-------- Dataset records

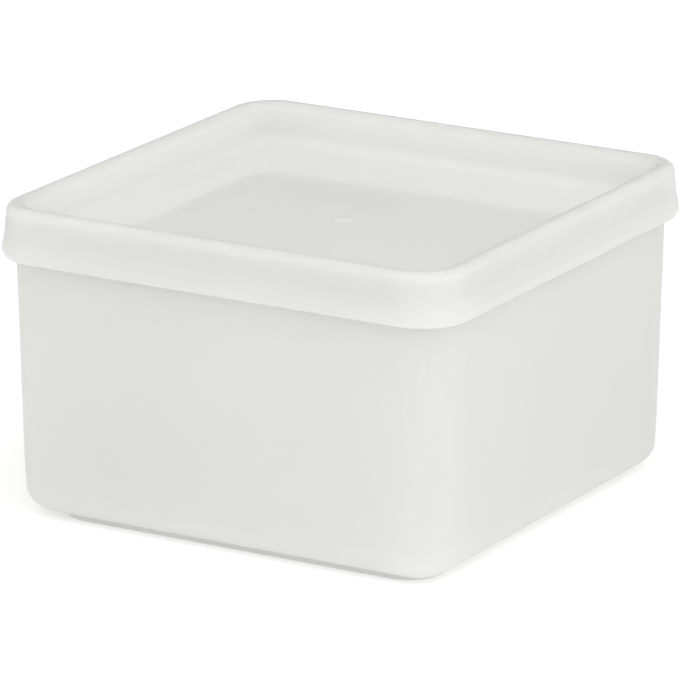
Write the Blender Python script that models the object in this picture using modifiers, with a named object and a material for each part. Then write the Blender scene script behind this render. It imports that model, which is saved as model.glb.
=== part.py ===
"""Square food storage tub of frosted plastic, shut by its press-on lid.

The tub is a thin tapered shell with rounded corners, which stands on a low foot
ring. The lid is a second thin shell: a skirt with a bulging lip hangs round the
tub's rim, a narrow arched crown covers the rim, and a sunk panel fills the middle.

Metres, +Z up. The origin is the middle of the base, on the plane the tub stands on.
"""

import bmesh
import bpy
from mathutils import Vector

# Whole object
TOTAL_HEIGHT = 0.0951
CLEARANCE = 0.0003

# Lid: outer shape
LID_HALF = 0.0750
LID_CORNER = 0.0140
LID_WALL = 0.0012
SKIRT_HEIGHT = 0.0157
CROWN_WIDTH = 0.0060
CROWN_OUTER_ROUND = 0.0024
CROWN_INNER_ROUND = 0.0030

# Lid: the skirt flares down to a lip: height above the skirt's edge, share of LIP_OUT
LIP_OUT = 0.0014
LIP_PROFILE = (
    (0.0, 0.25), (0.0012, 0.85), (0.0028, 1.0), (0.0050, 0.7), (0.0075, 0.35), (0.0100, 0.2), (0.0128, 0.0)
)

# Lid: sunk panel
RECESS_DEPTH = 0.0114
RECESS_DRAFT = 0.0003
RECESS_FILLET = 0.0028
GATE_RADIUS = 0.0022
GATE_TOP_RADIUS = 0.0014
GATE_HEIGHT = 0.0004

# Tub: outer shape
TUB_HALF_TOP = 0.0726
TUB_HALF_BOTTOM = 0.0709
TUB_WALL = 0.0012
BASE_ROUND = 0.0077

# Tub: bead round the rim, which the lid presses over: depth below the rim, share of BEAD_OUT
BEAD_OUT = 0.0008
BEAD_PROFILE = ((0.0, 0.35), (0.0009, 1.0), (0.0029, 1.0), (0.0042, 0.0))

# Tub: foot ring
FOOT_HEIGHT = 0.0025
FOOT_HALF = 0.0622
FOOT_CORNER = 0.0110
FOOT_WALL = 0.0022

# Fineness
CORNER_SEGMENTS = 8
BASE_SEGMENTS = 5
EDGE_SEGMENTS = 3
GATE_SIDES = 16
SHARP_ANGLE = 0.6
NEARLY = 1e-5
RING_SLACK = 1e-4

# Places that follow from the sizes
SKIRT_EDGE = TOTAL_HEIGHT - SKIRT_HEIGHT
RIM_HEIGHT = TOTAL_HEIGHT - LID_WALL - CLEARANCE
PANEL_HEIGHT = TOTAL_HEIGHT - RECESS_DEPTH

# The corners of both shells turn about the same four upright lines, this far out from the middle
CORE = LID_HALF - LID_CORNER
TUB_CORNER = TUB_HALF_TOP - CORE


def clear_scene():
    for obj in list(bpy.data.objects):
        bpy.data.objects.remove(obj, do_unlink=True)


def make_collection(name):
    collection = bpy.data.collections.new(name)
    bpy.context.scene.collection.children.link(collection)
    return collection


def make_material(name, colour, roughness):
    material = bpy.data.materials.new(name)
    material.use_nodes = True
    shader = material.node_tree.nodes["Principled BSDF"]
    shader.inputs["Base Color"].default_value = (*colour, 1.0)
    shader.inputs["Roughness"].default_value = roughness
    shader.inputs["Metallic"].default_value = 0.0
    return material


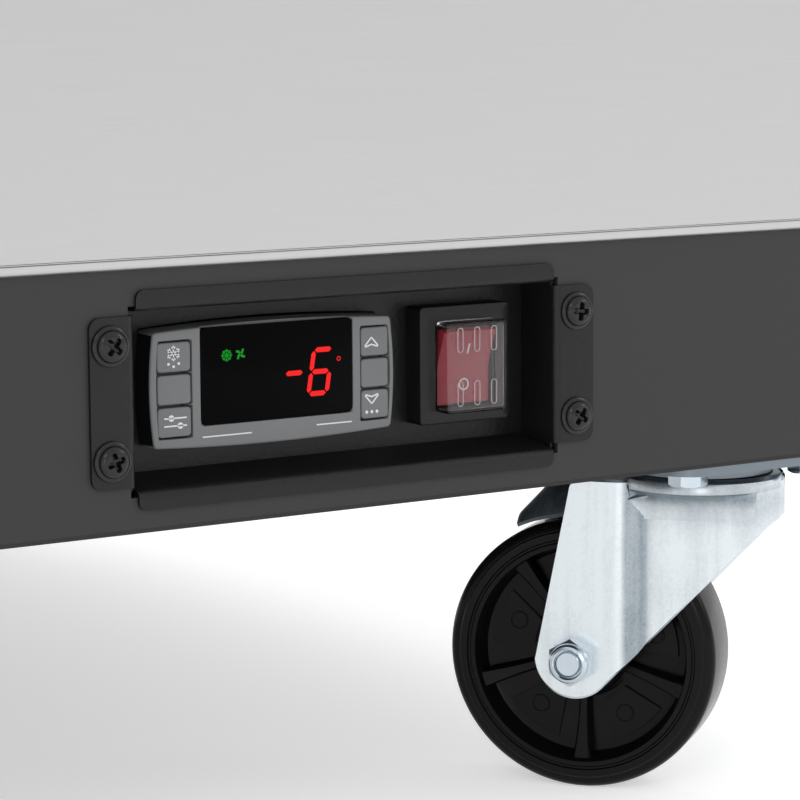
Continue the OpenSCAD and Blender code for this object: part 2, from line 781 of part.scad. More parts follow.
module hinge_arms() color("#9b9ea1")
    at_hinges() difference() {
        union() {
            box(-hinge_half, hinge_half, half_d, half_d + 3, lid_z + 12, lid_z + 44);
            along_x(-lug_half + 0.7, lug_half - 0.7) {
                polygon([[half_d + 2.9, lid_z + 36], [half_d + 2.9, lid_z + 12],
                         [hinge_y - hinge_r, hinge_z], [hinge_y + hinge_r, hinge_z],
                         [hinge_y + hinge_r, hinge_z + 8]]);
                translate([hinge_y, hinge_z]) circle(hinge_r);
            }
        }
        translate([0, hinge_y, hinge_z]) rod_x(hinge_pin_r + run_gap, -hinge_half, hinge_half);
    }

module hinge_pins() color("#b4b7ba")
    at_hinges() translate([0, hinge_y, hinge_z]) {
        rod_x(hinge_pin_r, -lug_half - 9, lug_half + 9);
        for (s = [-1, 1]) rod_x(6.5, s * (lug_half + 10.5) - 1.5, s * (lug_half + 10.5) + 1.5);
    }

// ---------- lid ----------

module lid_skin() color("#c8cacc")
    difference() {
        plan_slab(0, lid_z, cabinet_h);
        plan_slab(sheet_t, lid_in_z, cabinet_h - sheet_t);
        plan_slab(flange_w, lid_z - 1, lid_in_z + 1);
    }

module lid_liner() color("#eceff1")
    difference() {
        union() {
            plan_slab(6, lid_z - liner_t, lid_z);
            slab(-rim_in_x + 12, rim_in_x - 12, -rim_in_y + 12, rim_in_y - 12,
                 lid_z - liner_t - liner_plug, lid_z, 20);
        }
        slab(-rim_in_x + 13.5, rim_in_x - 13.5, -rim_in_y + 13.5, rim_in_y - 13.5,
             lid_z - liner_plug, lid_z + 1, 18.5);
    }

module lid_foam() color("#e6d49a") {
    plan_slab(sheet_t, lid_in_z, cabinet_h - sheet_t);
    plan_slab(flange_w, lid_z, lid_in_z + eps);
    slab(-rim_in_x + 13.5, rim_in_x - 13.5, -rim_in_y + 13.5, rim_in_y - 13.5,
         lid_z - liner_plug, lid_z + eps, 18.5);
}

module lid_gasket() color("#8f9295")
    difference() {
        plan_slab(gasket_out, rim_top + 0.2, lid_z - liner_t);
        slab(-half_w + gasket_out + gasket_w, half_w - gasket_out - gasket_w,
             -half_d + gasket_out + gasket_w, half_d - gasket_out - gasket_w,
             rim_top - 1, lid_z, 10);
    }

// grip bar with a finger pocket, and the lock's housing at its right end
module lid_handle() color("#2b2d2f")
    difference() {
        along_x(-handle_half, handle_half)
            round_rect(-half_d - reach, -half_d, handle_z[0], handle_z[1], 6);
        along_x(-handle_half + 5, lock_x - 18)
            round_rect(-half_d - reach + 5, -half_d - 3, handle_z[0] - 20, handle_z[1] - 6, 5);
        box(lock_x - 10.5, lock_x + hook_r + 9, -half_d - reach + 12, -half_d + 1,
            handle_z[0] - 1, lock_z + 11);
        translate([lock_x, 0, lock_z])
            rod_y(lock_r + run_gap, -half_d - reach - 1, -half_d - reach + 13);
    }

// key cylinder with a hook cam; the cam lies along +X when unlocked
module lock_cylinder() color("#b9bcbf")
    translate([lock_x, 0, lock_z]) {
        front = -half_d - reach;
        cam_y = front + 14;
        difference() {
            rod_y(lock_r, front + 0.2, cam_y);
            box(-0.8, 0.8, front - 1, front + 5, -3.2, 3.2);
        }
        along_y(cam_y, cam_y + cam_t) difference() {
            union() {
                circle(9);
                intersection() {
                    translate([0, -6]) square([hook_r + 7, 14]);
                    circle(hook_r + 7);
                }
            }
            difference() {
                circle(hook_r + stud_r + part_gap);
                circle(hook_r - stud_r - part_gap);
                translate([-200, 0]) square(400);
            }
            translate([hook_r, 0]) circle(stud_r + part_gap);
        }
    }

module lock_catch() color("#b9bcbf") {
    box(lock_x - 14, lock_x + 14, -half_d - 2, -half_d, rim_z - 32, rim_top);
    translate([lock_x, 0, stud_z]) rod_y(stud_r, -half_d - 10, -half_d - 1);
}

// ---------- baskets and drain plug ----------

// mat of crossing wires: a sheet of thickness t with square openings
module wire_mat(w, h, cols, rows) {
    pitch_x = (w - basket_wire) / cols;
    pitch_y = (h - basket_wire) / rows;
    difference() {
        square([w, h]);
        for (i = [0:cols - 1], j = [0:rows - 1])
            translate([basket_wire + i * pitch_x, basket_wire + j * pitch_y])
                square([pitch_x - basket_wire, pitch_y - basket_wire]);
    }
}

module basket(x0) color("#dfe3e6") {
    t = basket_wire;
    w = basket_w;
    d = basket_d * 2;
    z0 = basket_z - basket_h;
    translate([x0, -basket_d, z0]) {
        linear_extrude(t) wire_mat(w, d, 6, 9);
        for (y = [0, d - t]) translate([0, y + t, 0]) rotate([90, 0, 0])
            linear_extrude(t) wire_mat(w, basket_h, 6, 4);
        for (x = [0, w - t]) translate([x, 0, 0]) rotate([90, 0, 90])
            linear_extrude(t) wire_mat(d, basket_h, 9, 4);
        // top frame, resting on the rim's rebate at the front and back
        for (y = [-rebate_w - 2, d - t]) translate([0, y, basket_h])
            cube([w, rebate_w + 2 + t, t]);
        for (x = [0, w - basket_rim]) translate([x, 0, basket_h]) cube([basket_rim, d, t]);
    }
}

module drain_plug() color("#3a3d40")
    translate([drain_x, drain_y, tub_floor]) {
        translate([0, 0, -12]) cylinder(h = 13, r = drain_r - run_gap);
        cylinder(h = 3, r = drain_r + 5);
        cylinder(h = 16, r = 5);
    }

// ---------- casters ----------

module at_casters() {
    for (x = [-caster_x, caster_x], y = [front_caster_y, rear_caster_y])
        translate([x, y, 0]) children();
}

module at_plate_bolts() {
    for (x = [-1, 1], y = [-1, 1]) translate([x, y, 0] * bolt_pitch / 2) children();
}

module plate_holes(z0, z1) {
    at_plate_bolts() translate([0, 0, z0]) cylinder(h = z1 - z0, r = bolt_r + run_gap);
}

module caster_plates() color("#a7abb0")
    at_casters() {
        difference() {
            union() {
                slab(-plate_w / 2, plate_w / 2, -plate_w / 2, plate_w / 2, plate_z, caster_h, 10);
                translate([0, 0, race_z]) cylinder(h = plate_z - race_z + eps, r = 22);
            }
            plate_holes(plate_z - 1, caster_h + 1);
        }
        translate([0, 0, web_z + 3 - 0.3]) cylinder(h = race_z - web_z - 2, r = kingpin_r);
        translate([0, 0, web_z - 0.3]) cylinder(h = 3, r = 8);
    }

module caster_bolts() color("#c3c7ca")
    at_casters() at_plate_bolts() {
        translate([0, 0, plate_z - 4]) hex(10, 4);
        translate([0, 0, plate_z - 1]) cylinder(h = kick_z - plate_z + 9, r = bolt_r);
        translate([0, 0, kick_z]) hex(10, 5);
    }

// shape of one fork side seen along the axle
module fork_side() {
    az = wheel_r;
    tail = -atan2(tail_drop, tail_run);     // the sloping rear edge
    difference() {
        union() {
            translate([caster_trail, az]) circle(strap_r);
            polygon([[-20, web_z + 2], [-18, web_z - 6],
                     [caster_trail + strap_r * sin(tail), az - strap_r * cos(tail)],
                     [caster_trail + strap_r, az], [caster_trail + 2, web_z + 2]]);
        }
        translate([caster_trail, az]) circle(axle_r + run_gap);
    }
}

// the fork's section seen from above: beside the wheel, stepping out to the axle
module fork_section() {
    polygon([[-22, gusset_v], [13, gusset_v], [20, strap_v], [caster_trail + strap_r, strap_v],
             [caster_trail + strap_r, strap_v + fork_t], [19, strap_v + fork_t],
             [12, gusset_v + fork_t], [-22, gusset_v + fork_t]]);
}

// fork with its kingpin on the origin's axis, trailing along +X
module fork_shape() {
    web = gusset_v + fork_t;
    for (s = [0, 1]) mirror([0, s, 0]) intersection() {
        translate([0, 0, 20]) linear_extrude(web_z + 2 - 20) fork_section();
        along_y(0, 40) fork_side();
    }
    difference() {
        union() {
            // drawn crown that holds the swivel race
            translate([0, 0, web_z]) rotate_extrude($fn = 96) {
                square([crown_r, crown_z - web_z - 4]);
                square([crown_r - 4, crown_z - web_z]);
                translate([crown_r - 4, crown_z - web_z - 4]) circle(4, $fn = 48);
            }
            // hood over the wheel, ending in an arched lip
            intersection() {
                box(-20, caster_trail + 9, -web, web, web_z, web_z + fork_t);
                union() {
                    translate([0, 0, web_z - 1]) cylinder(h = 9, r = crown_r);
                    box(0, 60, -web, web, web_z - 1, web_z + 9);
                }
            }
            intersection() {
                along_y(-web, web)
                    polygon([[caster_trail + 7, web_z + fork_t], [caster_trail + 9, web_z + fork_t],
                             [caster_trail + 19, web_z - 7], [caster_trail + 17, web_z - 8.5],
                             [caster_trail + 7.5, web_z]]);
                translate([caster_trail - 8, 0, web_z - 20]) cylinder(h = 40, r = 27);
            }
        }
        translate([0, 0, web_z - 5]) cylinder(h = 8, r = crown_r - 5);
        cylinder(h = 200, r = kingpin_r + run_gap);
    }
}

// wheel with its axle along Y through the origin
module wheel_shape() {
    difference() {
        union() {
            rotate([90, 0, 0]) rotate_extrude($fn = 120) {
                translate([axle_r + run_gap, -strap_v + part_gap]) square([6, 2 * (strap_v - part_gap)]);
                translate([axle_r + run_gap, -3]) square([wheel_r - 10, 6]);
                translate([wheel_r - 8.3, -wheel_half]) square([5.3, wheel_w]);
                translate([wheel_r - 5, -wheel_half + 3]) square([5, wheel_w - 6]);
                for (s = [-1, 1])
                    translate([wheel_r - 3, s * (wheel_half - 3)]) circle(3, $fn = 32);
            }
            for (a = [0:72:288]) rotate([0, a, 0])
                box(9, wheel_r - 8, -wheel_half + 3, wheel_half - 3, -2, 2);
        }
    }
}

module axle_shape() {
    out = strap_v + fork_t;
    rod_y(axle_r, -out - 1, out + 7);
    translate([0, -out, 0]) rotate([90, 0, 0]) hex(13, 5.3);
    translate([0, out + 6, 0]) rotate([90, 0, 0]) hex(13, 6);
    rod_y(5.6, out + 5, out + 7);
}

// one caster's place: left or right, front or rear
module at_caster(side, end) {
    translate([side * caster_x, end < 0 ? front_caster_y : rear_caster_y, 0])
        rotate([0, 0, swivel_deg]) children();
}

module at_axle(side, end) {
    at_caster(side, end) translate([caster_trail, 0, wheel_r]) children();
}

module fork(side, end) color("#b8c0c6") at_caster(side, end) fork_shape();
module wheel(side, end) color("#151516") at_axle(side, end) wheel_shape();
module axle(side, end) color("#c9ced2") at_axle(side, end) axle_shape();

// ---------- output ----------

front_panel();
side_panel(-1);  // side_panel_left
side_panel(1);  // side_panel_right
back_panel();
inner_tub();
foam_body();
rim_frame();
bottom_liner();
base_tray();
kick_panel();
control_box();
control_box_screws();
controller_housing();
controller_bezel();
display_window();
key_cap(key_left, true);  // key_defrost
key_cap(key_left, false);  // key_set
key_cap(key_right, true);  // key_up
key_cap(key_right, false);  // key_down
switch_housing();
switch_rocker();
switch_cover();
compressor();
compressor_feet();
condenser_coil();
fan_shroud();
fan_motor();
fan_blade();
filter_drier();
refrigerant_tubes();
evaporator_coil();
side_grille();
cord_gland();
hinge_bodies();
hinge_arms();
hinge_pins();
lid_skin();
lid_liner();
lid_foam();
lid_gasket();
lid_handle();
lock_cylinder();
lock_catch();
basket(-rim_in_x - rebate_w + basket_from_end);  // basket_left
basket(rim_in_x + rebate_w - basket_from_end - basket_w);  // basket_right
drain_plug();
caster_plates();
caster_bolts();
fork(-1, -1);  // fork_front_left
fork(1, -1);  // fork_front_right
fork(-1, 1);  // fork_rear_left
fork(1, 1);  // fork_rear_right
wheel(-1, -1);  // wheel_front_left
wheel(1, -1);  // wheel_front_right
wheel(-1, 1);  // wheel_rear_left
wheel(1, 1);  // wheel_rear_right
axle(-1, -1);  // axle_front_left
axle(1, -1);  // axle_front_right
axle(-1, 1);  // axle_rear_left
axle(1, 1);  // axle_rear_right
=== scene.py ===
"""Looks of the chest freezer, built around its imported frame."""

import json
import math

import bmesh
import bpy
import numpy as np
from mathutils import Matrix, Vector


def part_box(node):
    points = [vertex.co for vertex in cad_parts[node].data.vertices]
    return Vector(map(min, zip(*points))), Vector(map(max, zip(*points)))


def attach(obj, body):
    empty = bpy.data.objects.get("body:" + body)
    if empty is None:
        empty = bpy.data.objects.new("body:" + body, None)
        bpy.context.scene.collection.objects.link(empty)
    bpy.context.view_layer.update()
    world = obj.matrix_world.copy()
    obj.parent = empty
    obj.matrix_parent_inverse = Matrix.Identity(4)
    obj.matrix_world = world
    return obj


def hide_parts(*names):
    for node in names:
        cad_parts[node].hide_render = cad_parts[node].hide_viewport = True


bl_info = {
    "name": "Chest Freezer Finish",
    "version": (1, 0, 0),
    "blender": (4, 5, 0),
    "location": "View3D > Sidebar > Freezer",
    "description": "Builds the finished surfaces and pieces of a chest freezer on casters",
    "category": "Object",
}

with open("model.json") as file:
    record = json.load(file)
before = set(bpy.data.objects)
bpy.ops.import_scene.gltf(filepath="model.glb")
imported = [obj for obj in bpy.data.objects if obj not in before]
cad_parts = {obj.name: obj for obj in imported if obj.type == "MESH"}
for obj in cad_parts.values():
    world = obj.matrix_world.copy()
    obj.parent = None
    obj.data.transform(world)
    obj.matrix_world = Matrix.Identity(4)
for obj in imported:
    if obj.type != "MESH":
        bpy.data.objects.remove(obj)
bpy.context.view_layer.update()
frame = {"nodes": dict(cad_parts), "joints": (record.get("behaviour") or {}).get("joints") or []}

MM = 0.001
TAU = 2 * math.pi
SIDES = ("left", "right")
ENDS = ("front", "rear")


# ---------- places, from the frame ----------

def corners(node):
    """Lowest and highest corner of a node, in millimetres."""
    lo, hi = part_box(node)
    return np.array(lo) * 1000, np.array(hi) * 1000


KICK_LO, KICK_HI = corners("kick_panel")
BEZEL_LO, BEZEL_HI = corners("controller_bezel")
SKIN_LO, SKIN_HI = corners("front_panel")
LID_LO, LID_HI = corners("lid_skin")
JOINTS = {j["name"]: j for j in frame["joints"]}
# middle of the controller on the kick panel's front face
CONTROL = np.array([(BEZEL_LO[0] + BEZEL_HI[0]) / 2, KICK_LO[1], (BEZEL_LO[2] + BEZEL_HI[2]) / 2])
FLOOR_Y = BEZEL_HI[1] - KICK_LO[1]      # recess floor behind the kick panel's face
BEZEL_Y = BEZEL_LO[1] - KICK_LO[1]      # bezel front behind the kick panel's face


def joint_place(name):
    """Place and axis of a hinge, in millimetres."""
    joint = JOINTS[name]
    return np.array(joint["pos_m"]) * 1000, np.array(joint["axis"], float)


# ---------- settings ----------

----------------

What you will do - Copy exactly the lines from the line with "caster_plates();" up to and including the line with "points = [vertex.co", and no other lines.

Task answer -
caster_plates();
caster_bolts();
fork(-1, -1);  // fork_front_left
fork(1, -1);  // fork_front_right
fork(-1, 1);  // fork_rear_left
fork(1, 1);  // fork_rear_right
wheel(-1, -1);  // wheel_front_left
wheel(1, -1);  // wheel_front_right
wheel(-1, 1);  // wheel_rear_left
wheel(1, 1);  // wheel_rear_right
axle(-1, -1);  // axle_front_left
axle(1, -1);  // axle_front_right
axle(-1, 1);  // axle_rear_left
axle(1, 1);  // axle_rear_right
=== scene.py ===
"""Looks of the chest freezer, built around its imported frame."""

import json
import math

import bmesh
import bpy
import numpy as np
from mathutils import Matrix, Vector


def part_box(node):
    points = [vertex.co for vertex in cad_parts[node].data.vertices]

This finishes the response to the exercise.